The Tactile Internet enables users to interact with remote or virtual environments with high fidelity haptic feedback [1]. To create truly immersive experiences, it is essential to provide multimodal sensory feedback that allows users to perceive an object’s shape, material properties, and stiffness accurately. A variety of multimodal haptic devices have been developed to deliver such rich feedback [2]. However, there is still a lack of a comprehensive tactile perceptual model that captures how humans integrate touch with other sensory modalities. Bridging this gap would significantly enhance the design of multimodal haptic devices and improve tactile data compression strategies.

This seminar topic aims to explore techniques for multimodal tactile perceptual modelling. This includes both intra-tactile dimensions—such as temperature, force, and vibration—as well as cross-modal integration involving touch with vision [3] and audio. The seminar will also address aspects of multisensory integration, cognitive workload [4], and how deep learning can be used to model and predict human perceptual responses across these modalities.

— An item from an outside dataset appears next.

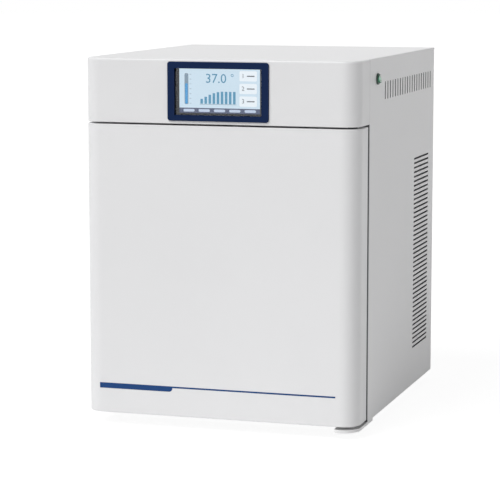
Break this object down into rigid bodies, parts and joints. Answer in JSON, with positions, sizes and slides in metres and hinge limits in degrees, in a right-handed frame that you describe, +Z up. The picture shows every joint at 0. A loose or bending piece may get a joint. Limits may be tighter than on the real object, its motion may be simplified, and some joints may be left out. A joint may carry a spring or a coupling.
{
  "type": "low-temperature incubator",
  "caption": "Bench-top low-temperature incubator: insulated chamber with hooked wire shelves, hinged door, touch display, cooling unit and side vents",
  "frame": {"origin": "on the floor, in the middle of the instrument's outline with its door shut", "axes": "+X to the right seen from the front, +Y to the back, +Z up; the door is at -Y"},
  "size_m": [0.5489, 0.6455, 0.708],
  "materials": {
    "shell_paint": "satin",
    "galvanised": "satin",
    "shell_plastic": "satin",
    "liner_plastic": "satin",
    "grip_plastic": "fine grain",
    "bezel_plastic": "satin",
    "cover_glass": "clear",
    "screen": "lit panel",
    "switch_housing": "satin",
    "switch_green": "translucent",
    "stainless": "brushed",
    "foam": "rigid foam",
    "gasket_rubber": "soft matt",
    "stripe_film": "satin film",
    "screw_steel": "bright",
    "black_rubber": "matt",
    "black_plastic": "satin",
    "grey_plastic": "satin",
    "copper_tube": "dull",
    "contact_brass": "bright",
    "black_enamel": "satin",
    "compressor_body": "black enamel",
    "motor_metal": "satin",
    "board": "satin"
  },
  "bodies": {
    "cabinet": {"side_panel_left": "shell_paint", "side_panel_right": "shell_paint", "top_cover": "shell_paint", "rear_cover": "shell_paint", "front_frame": "shell_paint", "lower_hinge_bracket": "shell_paint", "base_pan": "galvanised", "rear_bulkhead": "galvanised", "electronics_tray": "galvanised", "upper_hinge_bracket": "galvanised", "condenser_shroud": "galvanised", "control_fascia": "shell_plastic", "breaker_strip": "liner_plastic", "display_bezel": "bezel_plastic", "display_glass": "cover_glass", "display_module": "screen", "power_switch_body": "switch_housing", "inner_liner": "stainless", "shelf_uprights": "stainless", "shelf_supports_lower": "stainless", "shelf_supports_middle": "stainless", "shelf_supports_upper": "stainless", "shelf_lower": "stainless", "shelf_middle": "stainless", "shelf_upper": "stainless", "air_duct_panel": "stainless", "heater_element": "stainless", "temperature_sensor": "stainless", "insulation": "foam", "rear_cover_screws": "screw_steel", "foot_screws": "screw_steel", "hinge_screws": "screw_steel", "hinge_pins": "screw_steel", "feet": "black_rubber", "compressor_grommets": "black_rubber", "power_inlet": "black_plastic", "drain_tube": "grey_plastic", "condensate_tray": "grey_plastic", "evaporator_coil": "copper_tube", "refrigerant_pipes": "copper_tube", "filter_drier": "copper_tube", "inlet_pins": "contact_brass", "condenser_coil": "black_enamel", "compressor": "compressor_body", "circulation_fan_motor": "motor_metal", "condenser_fan_motor": "motor_metal", "power_supply": "motor_metal", "control_board": "board"},
    "door": {"door_skin": "shell_paint", "door_cap_bottom": "shell_plastic", "door_cap_top": "shell_plastic", "door_foam": "foam", "door_inner_panel": "liner_plastic", "door_gasket": "gasket_rubber", "door_grip": "grip_plastic", "door_stripe": "stripe_film", "door_bushes": "black_plastic"},
    "power_rocker": {"power_rocker": "switch_green"},
    "circulation_fan": {"circulation_fan": "black_plastic"},
    "condenser_fan": {"condenser_fan": "black_plastic"}
  },
  "joints": [
    {"name": "door_hinge", "type": "hinge", "parent": "cabinet", "child": "door", "pos_m": [0.25, -0.2835, 0.3], "axis": [0, 0, 1], "range_deg": [0, 120]},
    {"name": "power_rocker_tilt", "type": "hinge", "parent": "cabinet", "child": "power_rocker", "pos_m": [0.2716, -0.177, 0.6685], "axis": [0, 1, 0], "range_deg": [0, 16]},
    {"name": "circulation_fan_spin", "type": "hinge", "parent": "cabinet", "child": "circulation_fan", "pos_m": [0, 0.0662, 0.37], "axis": [0, 1, 0], "continuous": true},
    {"name": "condenser_fan_spin", "type": "hinge", "parent": "cabinet", "child": "condenser_fan", "pos_m": [0, 0.2656, 0.365], "axis": [0, 1, 0], "continuous": true}
  ]
}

During the seminar, your tasks will include researching, gathering, and conducting a comparative analysis of the current multimodal tactile perceptual modelling approaches. Furthermore, you will be expected to comprehensively compare and explain these methods, assess and contrast their effectiveness, and ultimately deliver a state-of-the-art summary. Additionally, your presentation should encompass future prospects and how these methods and conclusions could benefit multimodal tactile codec and haptic device design.

Supervision: Wenxuan Wei (wenxuan.wei@tum.de)

References:

[1] E. Steinbach et al., "Haptic Codecs for the Tactile Internet," in Proceedings of the IEEE, vol. 107, no. 2, pp. 447-470, Feb. 2019

[2] D. Wang, K. Ohnishi and W. Xu, "Multimodal Haptic Display for Virtual Reality: A Survey," in IEEE Transactions on Industrial Electronics, vol. 67, no. 1, pp. 610-623, Jan. 2020

[3] Gao, Yang, et al. "Deep learning for tactile understanding from visual and haptic data." 2016 IEEE international conference on robotics and automation (ICRA). IEEE, 2016.

[4] Marucci, Matteo, et al. "The impact of multisensory integration and perceptual load in virtual reality settings on performance, workload and presence." Scientific Reports 11.1 (2021): 4831.